The Final Inspection
When the face is complete, the Gesichtmaler holds the figure at arm's length and examines it. Not with the close scrutiny of the painting process, but with the distance of the eventual owner. At arm's length, the small imperfections disappear. What remains is the expression -- the overall impression created by the arrangement of eyes, brows, mouth, and color.
If the expression is right -- if the Konigstein looks like a king, if the Hussar looks like a soldier, if the figure conveys the character that the carver intended and the painter interpreted -- the Gesichtmaler sets it aside and picks up the next blank face.
If the expression is wrong -- if the angle of a brow has tipped the king into comedy, or the placement of an eye has made the soldier look startled -- there are limited options. Acrylic paint can be removed from linden wood with care, but repainting over a corrected face rarely achieves the freshness of a first application. More often, the figure is set aside for secondary sale or, in workshops with exacting standards, discarded. The wood can be reclaimed. The labor cannot.

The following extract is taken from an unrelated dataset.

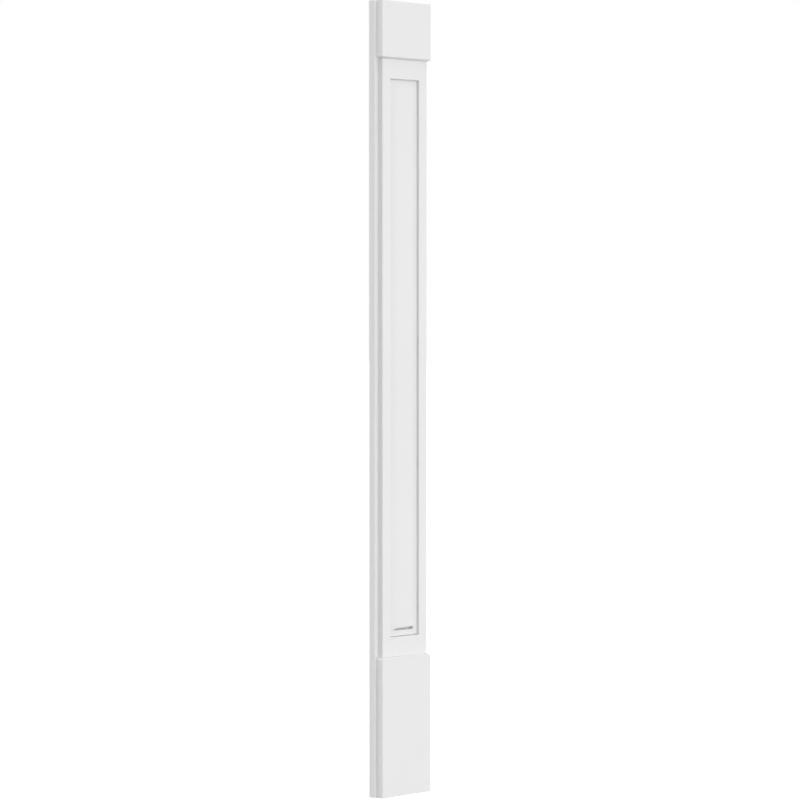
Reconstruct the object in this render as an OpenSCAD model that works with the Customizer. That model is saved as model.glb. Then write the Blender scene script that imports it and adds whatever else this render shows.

This quality of judgment -- the ability to see, at arm's length, whether a face works -- is the Gesichtmaler's highest skill. It cannot be taught by instruction. It is taught by repetition, by painting hundreds and then thousands of faces, by developing the eye's ability to read expression the way a musician's ear reads pitch: instantly, reflexively, and without conscious analysis.
What Remains
I think about the Gesichtmaler sometimes when I look at the faces of the nutcrackers in my care. Each face was painted by someone. Each expression was a decision. The eyes that stare from the shelf were given their stare by a person who held a brush and decided what this particular nutcracker should see.
It is a small thing, in the scheme of things. A few brushstrokes on a piece of wood. But the result is a figure that has a presence -- a personality that outlasts the painter, the workshop, and the season in which it was made. A hundred years from now, the Konigstein on your shelf will still be staring forward with the expression its Gesichtmaler chose. It will still look like it knows something.
A nutcracker carved by hand carries something a factory cannot replicate. Not just the marks of the chisel, but the patience of the person who held it. That is worth protecting.